=== Exercise description ===
What follows is a listing. Return every line of it exactly.

=== Information provided ===
-- start --

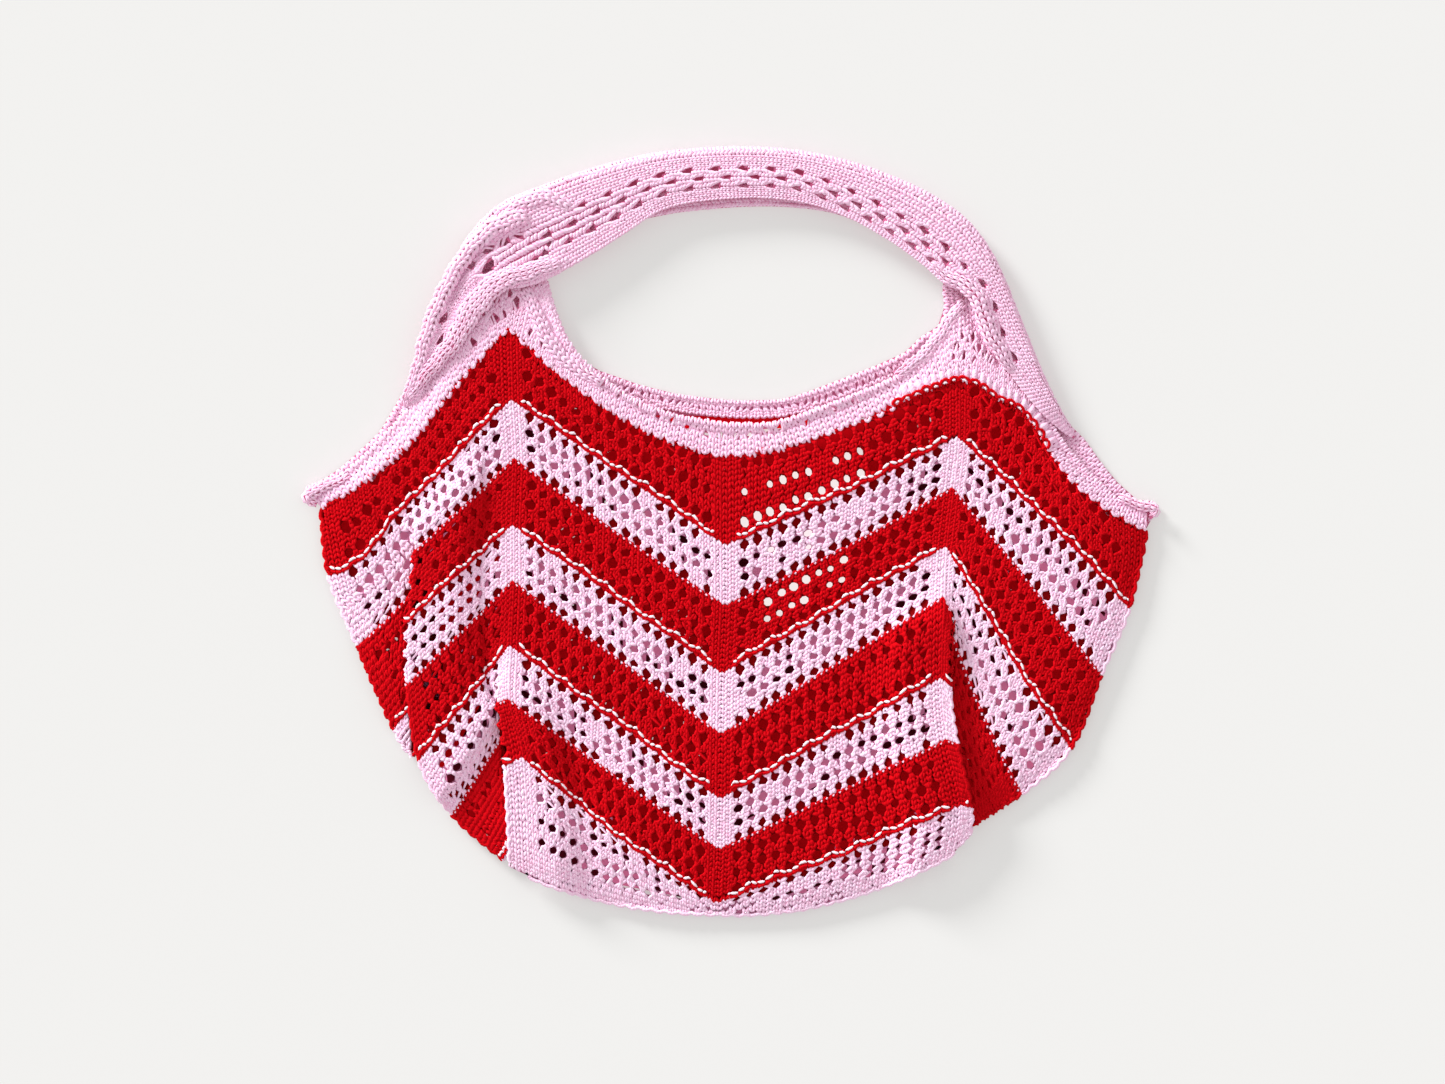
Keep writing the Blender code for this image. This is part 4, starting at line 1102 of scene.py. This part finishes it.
def handle_surface():
    """The handle: a counts wales from the upper layer's free edge round the fold, b its courses."""
    lines, long = resampled(smooth_line(HANDLE, 10), 3.0)
    eyelet_x, *eyelet_rows = zip(*EYELET_ROWS)
    rows = []
    for fx, fy, ex, ey, share, low, high in lines:
        fold, edge = world((fx, fy))[:2], world((ex, ey))[:2]
        low, high = max(low / 1000, STRIP_THICK / 2), high / 1000
        out = (fold - edge) / np.linalg.norm(fold - edge)
        fold = fold - out * STRIP_THICK / 2
        way = edge - fold
        profile = [[*(fold + way * s), high + lift * (high - low)] for s, lift in UPPER_PROFILE]
        profile += [[*(fold + out * s), high + (low - high) * drop] for s, drop in FOLD_PROFILE]
        profile += [[*(fold + way * s * share), low] for s in LOWER_PROFILE]
        upper, _ = resampled(smooth_line(profile[:4]), 0.0003)
        rest, _ = resampled(smooth_line(profile[3:]), 0.0012)
        shares = [np.interp(fx, eyelet_x, row) for row in eyelet_rows]
        wales = (0, *EYELET_LINES, HANDLE_WALES)
        spread = np.interp(np.linspace(0, HANDLE_WALES, 41), wales, (0, *shares, 1))
        upper = np.array([upper[int(round(t * (len(upper) - 1)))] for t in spread])
        rest = np.array([rest[int(round(t))] for t in np.linspace(0, len(rest) - 1, 41)])
        rows.append(np.vstack([upper, rest[1:]]))
    table = np.array(rows)
    places = table[..., :2] / [GRID, -GRID] + [MIDDLE_X, MIDDLE_Y]
    upper = np.arange(table.shape[1]) < 44
    for line, height, wide in HANDLE_RELIEF:
        far = distance_to_line(places.reshape(-1, 2), line).reshape(places.shape[:2])
        table[..., 2] += np.exp(-((far / wide) ** 2)) * height / 1000 * upper
    return Surface(table, 2.0 * HANDLE_WALES, long / HANDLE_COURSE)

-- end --

=== Final result ===
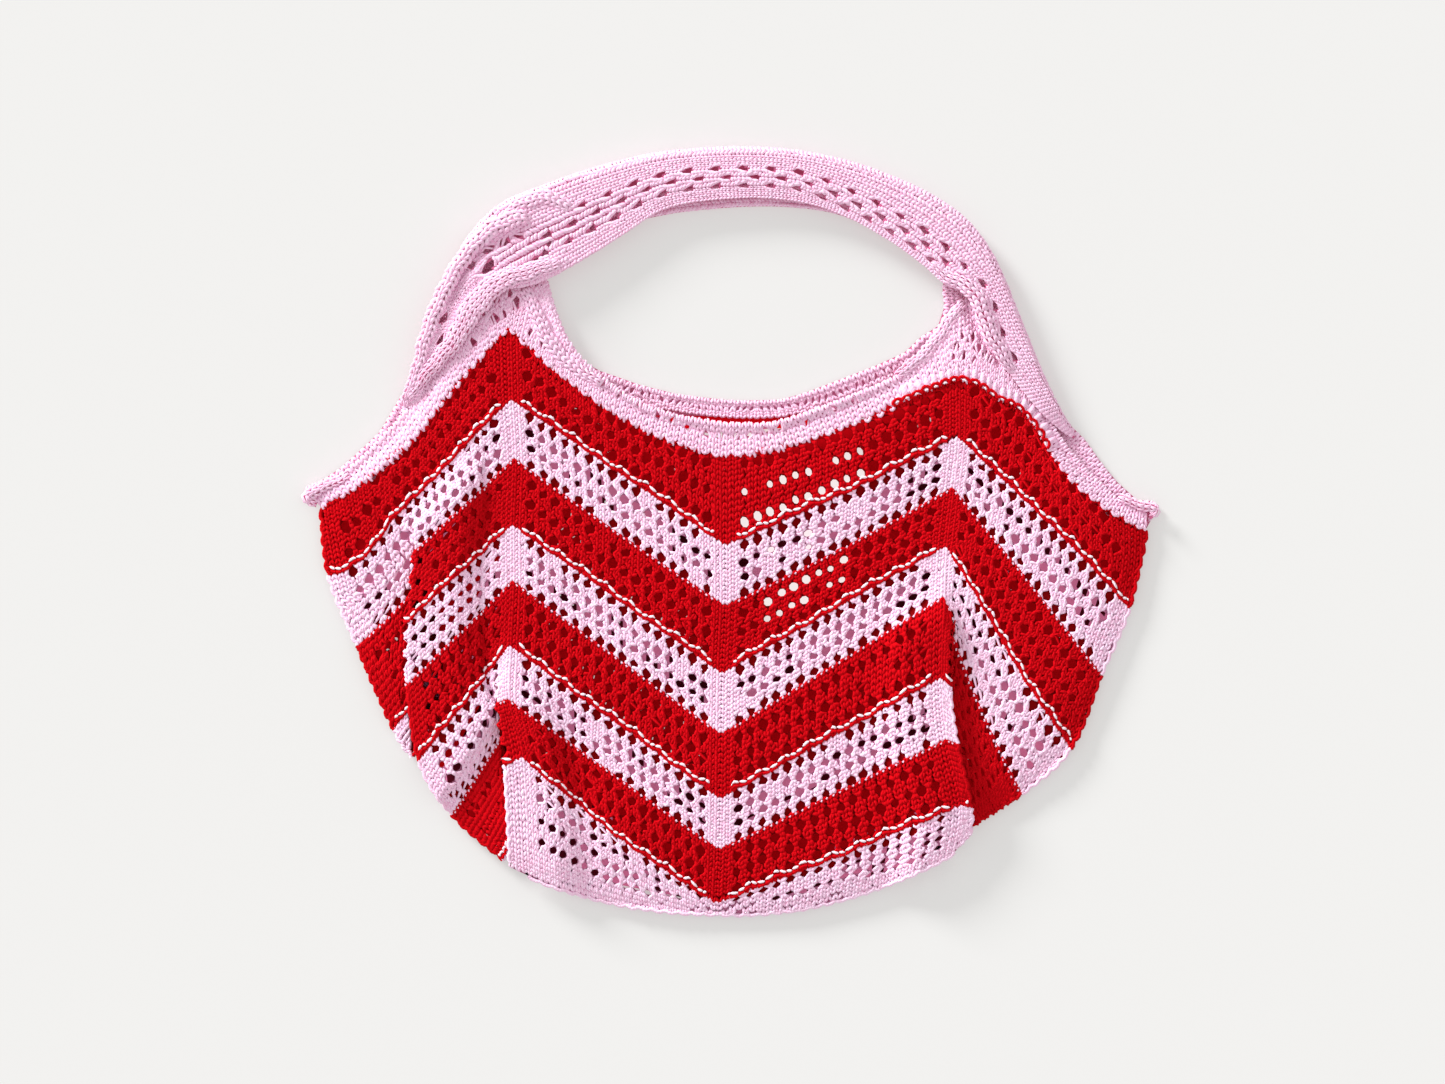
Keep writing the Blender code for this image. This is part 4, starting at line 1102 of scene.py. This part finishes it.
def handle_surface():
    """The handle: a counts wales from the upper layer's free edge round the fold, b its courses."""
    lines, long = resampled(smooth_line(HANDLE, 10), 3.0)
    eyelet_x, *eyelet_rows = zip(*EYELET_ROWS)
    rows = []
    for fx, fy, ex, ey, share, low, high in lines:
        fold, edge = world((fx, fy))[:2], world((ex, ey))[:2]
        low, high = max(low / 1000, STRIP_THICK / 2), high / 1000
        out = (fold - edge) / np.linalg.norm(fold - edge)
        fold = fold - out * STRIP_THICK / 2
        way = edge - fold
        profile = [[*(fold + way * s), high + lift * (high - low)] for s, lift in UPPER_PROFILE]
        profile += [[*(fold + out * s), high + (low - high) * drop] for s, drop in FOLD_PROFILE]
        profile += [[*(fold + way * s * share), low] for s in LOWER_PROFILE]
        upper, _ = resampled(smooth_line(profile[:4]), 0.0003)
        rest, _ = resampled(smooth_line(profile[3:]), 0.0012)
        shares = [np.interp(fx, eyelet_x, row) for row in eyelet_rows]
        wales = (0, *EYELET_LINES, HANDLE_WALES)
        spread = np.interp(np.linspace(0, HANDLE_WALES, 41), wales, (0, *shares, 1))
        upper = np.array([upper[int(round(t * (len(upper) - 1)))] for t in spread])
        rest = np.array([rest[int(round(t))] for t in np.linspace(0, len(rest) - 1, 41)])
        rows.append(np.vstack([upper, rest[1:]]))
    table = np.array(rows)
    places = table[..., :2] / [GRID, -GRID] + [MIDDLE_X, MIDDLE_Y]
    upper = np.arange(table.shape[1]) < 44
    for line, height, wide in HANDLE_RELIEF:
        far = distance_to_line(places.reshape(-1, 2), line).reshape(places.shape[:2])
        table[..., 2] += np.exp(-((far / wide) ** 2)) * height / 1000 * upper
    return Surface(table, 2.0 * HANDLE_WALES, long / HANDLE_COURSE)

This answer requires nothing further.